For some reason I clearly remember the color of the sky in Wyoming the morning we drove through the mountains. The rare dawn light had a yellow cast that blanketed all the surrounding hills, and a lake we could see far below. Could this same light have colored the imaginations of those men who named the Yellowstone River? The park ranger never said, but he talked a lot about local hazards and being cautious when camping. John listened with growing alarm at the tales of bears roaming about, eating tourists. Other tourists were not phased by his speech, but stopped their cars and sent small children out to get their pictures taken with moose, elk, buffalo, and grizzly bears they spotted along the road. Because of them progress was very slow and darkness caught up to us before we found our designated campground. Although the ranger had specifically told us not to, we were finally exhausted and pulled over to the side of the road to sleep in the car. John woke me around 3 in the morning telling me there were bears outside in the woods. I told him that’s where bears live, but the car was an impenetrable tank, sure to keep them at bay, and tried to go back to sleep.

“No, no,” he said, shaking me awake, “they’re right outside, look!” I stared out into the inky blackness and saw nothing at all. I started the engine and turned on the lights. Plumes of steam were rising across the field, this being a geologically active area, but where I saw smoke, John saw bears. He had been staring out the window all night, unable to sleep, and was now desperate and exhausted.
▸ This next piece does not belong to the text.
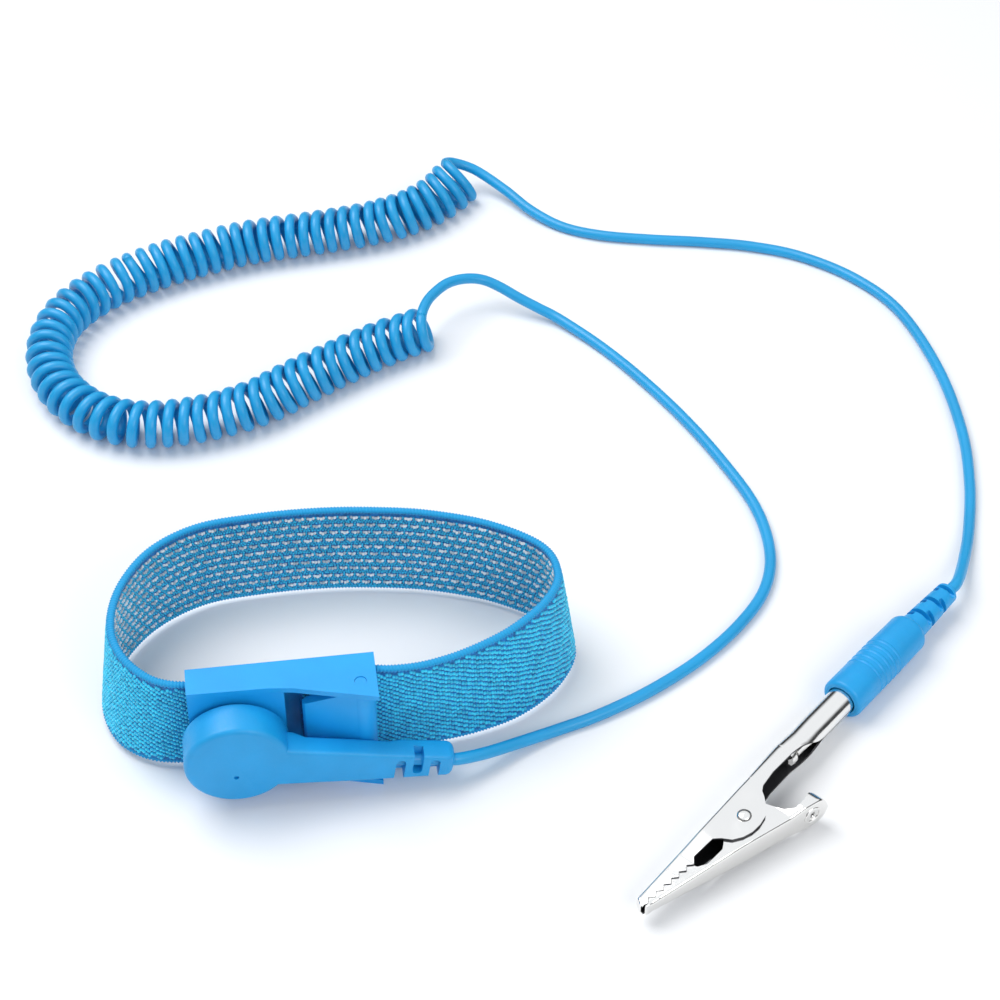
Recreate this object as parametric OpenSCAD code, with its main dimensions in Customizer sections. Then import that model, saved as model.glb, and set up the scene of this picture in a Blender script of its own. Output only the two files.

“You have to drive.” He said, “I’m too tired.” I thought of teasing him out of it, but finally realized he was genuinely petrified with fear, and nothing would do but for me to drive us out of the park. I hadn’t gotten more than a few miles along the road till I heard a siren and saw red lights in my rear view mirror. I pulled the car over and rolled down the window when the park ranger approached. Seeing a young lady driving, he shined a bright light into the back seat, where John sat, wide-eyed, wrapped in blankets. The obvious questioning ensued, but I quickly explained to the man that I was saving my husband from bears. He really tried not to laugh, but he couldn’t help himself.

“So”, he says to John, who was cowering in the back seat, “the little lady is rescuing you?” John, too frightened and sleepy to be embarrassed, agreed that pretty much summed it up. “Just be sure you keep it under the speed limit,” he said to me. ”I’ll let the other rangers know you’re on your way out so you don’t get stopped again. There aren’t too many people on the road up here this time of the morning, you know.” I could hear his suppressed giggling as he walked back to his car. John never did see the humor in that story, and I don’t imagine he ever will.

I woke him up for breakfast somewhere before we got to the Bighorn Mountains and slept while he drove on to South Dakota. Having missed a lot of Yellowstone, I didn’t want to go through the Black Hills without stopping at Mt Rushmore, so we headed up the winding road that led to that famous spot. I’m really glad I did, because when my family and I stopped there in 1999, the pristine vista had gone Hollywood. All the trees had been cut from the formerly unspoiled area where I had looked at the president’s giant faces, while a chipmunk sat on my foot and begged for food. A massive stone and concrete stairway had been built and lined with hundreds of flags waving to the tune of canned patriotic music. An immense multi story parking deck had replaced the simple gravel lot we used, and the entrance fee had gone from nothing to $8.00. I wish you could have all seen it before it was “improved”.

We slept in a motel that night, one of the many clustered around Rapid City, and rested up for our long drive across the Badlands. I was delighted with the views, imagining the early desperadoes and Native Americans who used this forlorn and beautiful area as a hideout. John relaxed visibly when we finally hit Chicago, for just as I understood the message of the trees and streams, he was at his clearest amid the traffic and hurry of the city. We toured a few more universities and bookstores, then drove on across the flat, but green plains of Indiana. Our summer vacation ended when we arrived back in DC, loaded up our meager belongings, and headed off for John’s new job in New York. He had resigned from VU and had accepted a job as an entry-level bureaucrat in the New York City government, or as he described it, “working for Mayor Lindsay”, who was the liberal, progressive mayor of the world’s largest city. The dream of a Manhattan brownstone was compromised as soon as we saw the real estate section. We settled for a fifth floor one bedroom in a Queens high rise, and John quickly found himself to be an extremely small cog in a giant government machine.

It has taken me many years to understand what a significant journey I had taken. I looked at the good and the bad that America had to offer and had been profoundly affected by its splendor and squalor, its diversity and disparity, its optimism and fears. I believed in my heart that I had seen the last of a generation where materialism, greed, and bigotry would be the driving force for our country. I had talked to such a wide cross section of people and I truly thought as my generation matured and moved into positions of power, we would create a utopia. I could not see then how profound the changes would be over the next few years in America, or in my own life, but I felt something big was happening.

A few weeks after we arrived in NYC, I listened to a girl playing guitar in Washington Square. She sat on the curb in her tattered jeans and bare feet singing, “Can’t help but wonder where I’m bound.” I wish I could say that I had a revelation, and saw my generation clear at that moment. That I realized you can’t change human nature. That I knew the drugs and the war would muddle and confuse us all, and we would never keep the promises we had made. But, like millions before and after me, I had only a moment of uncertainty as I glanced at her grimy backpack and tangled hair. I still had faith that she would find her way, that we all would. I’m still hoping.